Introduced terminology

N/a

API changes

None

Data model changes

None

Release notes snippet

N/a

Issue fork drupal-3555720

Command icon Show commands

Start within a Git clone of the project using the version control instructions.

Or, if you do not have SSH keys set up on git.drupalcode.org:

Comments

alexpott created an issue. See original summary.

alexpott’s picture

Status: Active » Needs review

I'm going to credit @adam-vessey on this issue because this work has come directly from their comment.

kristiaanvandeneynde’s picture

So far we had:

  1. A join that blew things up when entities had many revisions
  2. A subquery with GROUP BY that blew things up when a DB had many entities
  3. A subquery without GROUP BY that fixes the above, but is at risk of running correlated subqueries

Reading up on correlated subqueries in a very recent article, they advocate using joins to avoid performance issues. That would bring us full circle.

I'm not sure we want to use a workaround to avoid a deliberate feature of SQL. I'd rather ask myself if we're even supposed to use said deliberate feature here.

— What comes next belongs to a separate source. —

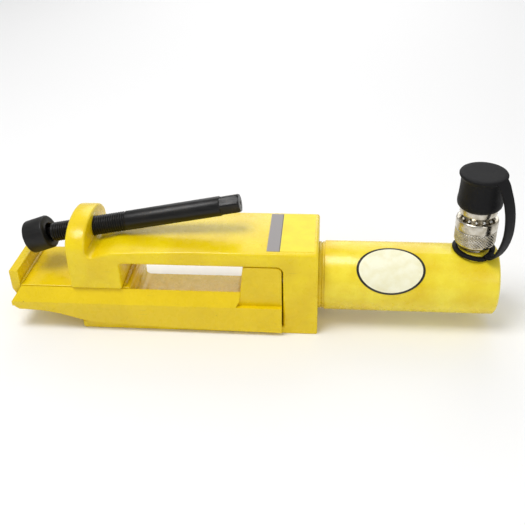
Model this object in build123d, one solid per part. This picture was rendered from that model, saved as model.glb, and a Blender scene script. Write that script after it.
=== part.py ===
from build123d import *
import os

# Hydraulic bead breaker for large tyres: a fixed C-frame with a hooked jaw clamps the rim
# flange, and a ram pushes a shoe out under the jaw against the tyre bead.
# Tool axes: X along the ram, +X towards the hose end; Z up; the ram's axis is y = 0, z = 0
# and x = 0 is the frame's rear face. Everything is moved to the stand-on origin on export.

# ---- driving dimensions, mm ----
FRAME_HALF_W = 34.0        # half width of the frame, arm and hook
FRAME_TOP = 39.0           # top of the rear block above the ram axis
FRAME_BOTTOM = -36.6       # underside, the surface that the tool stands on
ARM_UNDER = 26.3           # underside of the upper arm
BLOCK_FRONT = -27.6        # front face of the rear block
HOOK_REAR = -158.0         # hook foot, rear face
HOOK_FRONT = -200.0        # hook foot and lug, front face
HOOK_BOTTOM = 2.3          # hook foot stands on the jaw plate at this height
LUG_REAR = -184.0
LUG_CENTRE_Z = 35.5        # the lug's rounded top starts at this height
LUG_RISE = 20.8            # height of the rounded top
TONGUE_FRONT = -195.0      # fixed bottom tongue that guides the shoe
TONGUE_TOP = -30.0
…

Circling back to the query from the MR, after adjusting some names for readability, we get this:

SELECT nr.vid, nr.nid FROM node_revision nr
INNER JOIN node_field_data nfd
ON nfd.nid = nr.nid
WHERE
  (nr.vid IN (
    SELECT "sq".* FROM (SELECT MAX(nr.vid) AS "expression" FROM node_revision nr GROUP BY nr.nid) "sq")
  )
  AND nfd.nid = "1"

Some technical observations:

  1. I don't think this would trigger a correlated subquery because there is no link to the outer table. For that to happen, we would need to add WHERE nr.nid = nfd.nid to the subquery.
  2. We are effectively using a query that would get the max vid for every node, by using a subquery, even though all of this information is in one of the tables we're already using (node_revision). So if we could eliminate "node_field_data" in this case (not sure because entity query), then the query would become really simple: SELECT nr.nid, MAX(nr.vid) AS vid FROM node_revision nr GROUP BY nr.nid WHERE nr.nid = 1
  3. Now I think the WHERE clause on the nid might be a red herring because not all entity queries might have that condition. So in that case the above simplified query would not work because we might not have all the condition fields on the node_revision table
  4. If we stick with the subquery, and add the where clause to it, we need to realize that it is optimized by the DB engine because it's usually used to generate reports (as shown in the article: Employees earning more than the average salary in their department). Wrapping it in another query to prevent the DB engine from optimizing it seems like we're kicking the can further down the road and we will get bitten by DB engine updates again at a future time.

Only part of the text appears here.